Annie Lowrey: Just When You Think Slate Could Not Get More Pointlessly Stupidly Contrarian...

But… But… But…: Dealing with von Mises Department

Daniel Kuehn:

Facts & other stubborn things: Brad DeLong issues a challenge to Austrians: [M]y interpretation of Mises is somewhat different from [Brad's]. Mises, following Menger, clearly doesn't have a cost of production theory of value. It's really much simpler than that. It's not that gold mining is more genuine because you have to work at it. It's simply that gold represents a fixed measure of value. And for Mises, not only is that acceptable - it's preferable. Otherwise, adjustments of the money supply create the illusion of artificial wealth, which for Mises would distort market signals…

But… but… but… If the cost of mining gold falls and we mine more gold and have more gold coins, the money stock has increased and we have the illusion of artificial (non-gold) wealth, which for von Mises ought indeed to distort market signals. Improved gold mining technology ought, for von Mises, to be as bad a thing as running a printing press.

But it very clearly isn't. I have found nothing anywhere in the Austrian corpus about the baneful effects of improvements in gold mining technology, and how they invariably lead to an Austrian boom-bust cycle--how a gold discovery distorts market signals and creates the illusion of artificial wealth just as any other monetary expansion does.

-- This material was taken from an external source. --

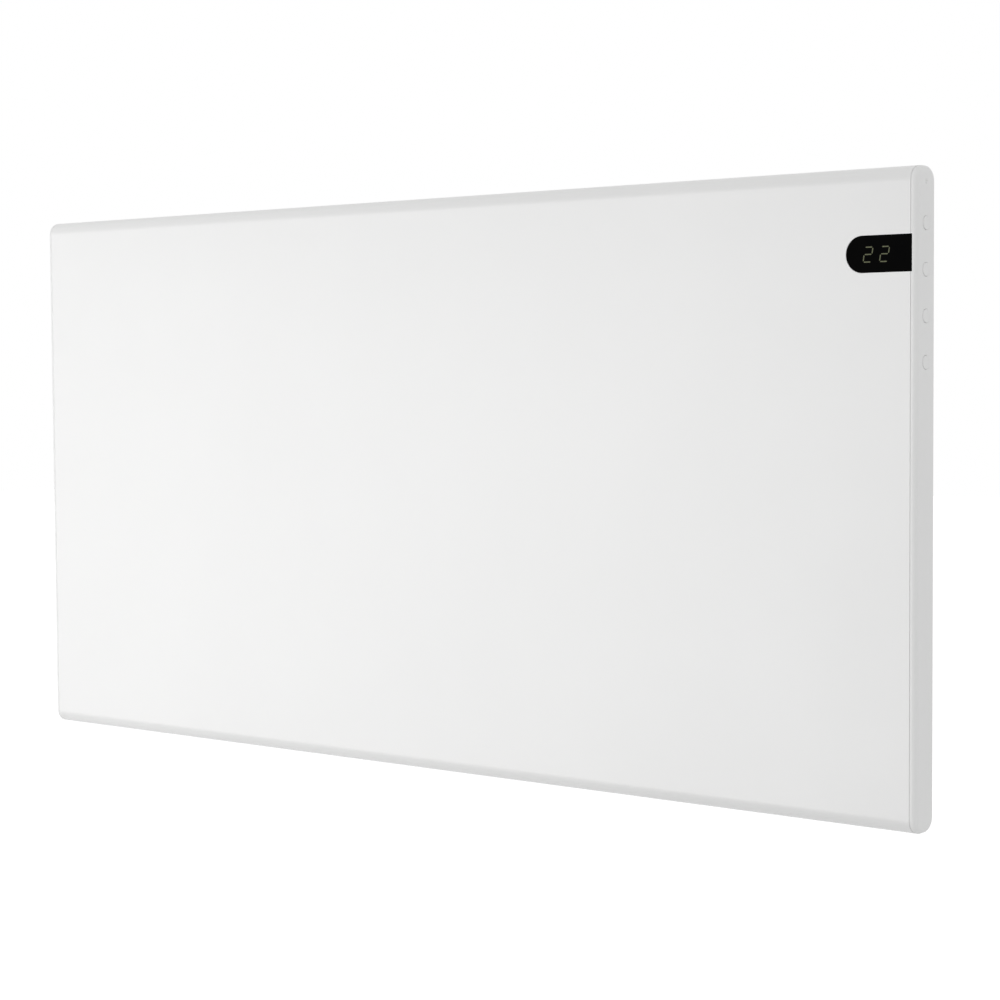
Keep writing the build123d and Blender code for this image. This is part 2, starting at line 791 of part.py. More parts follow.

The point is that gold is not a fixed measure of value. Value is stuff that keeps you fed, warm, dry, and entertained. You can't eat gold. It doesn't keep you warm. (You could hammer it into a tent, I suppose--and it does serve as a source of amusement.) The price of gold in terms of commodities that yield utility varies--just as the price of fiat money in terms of commodities that yield utility varies.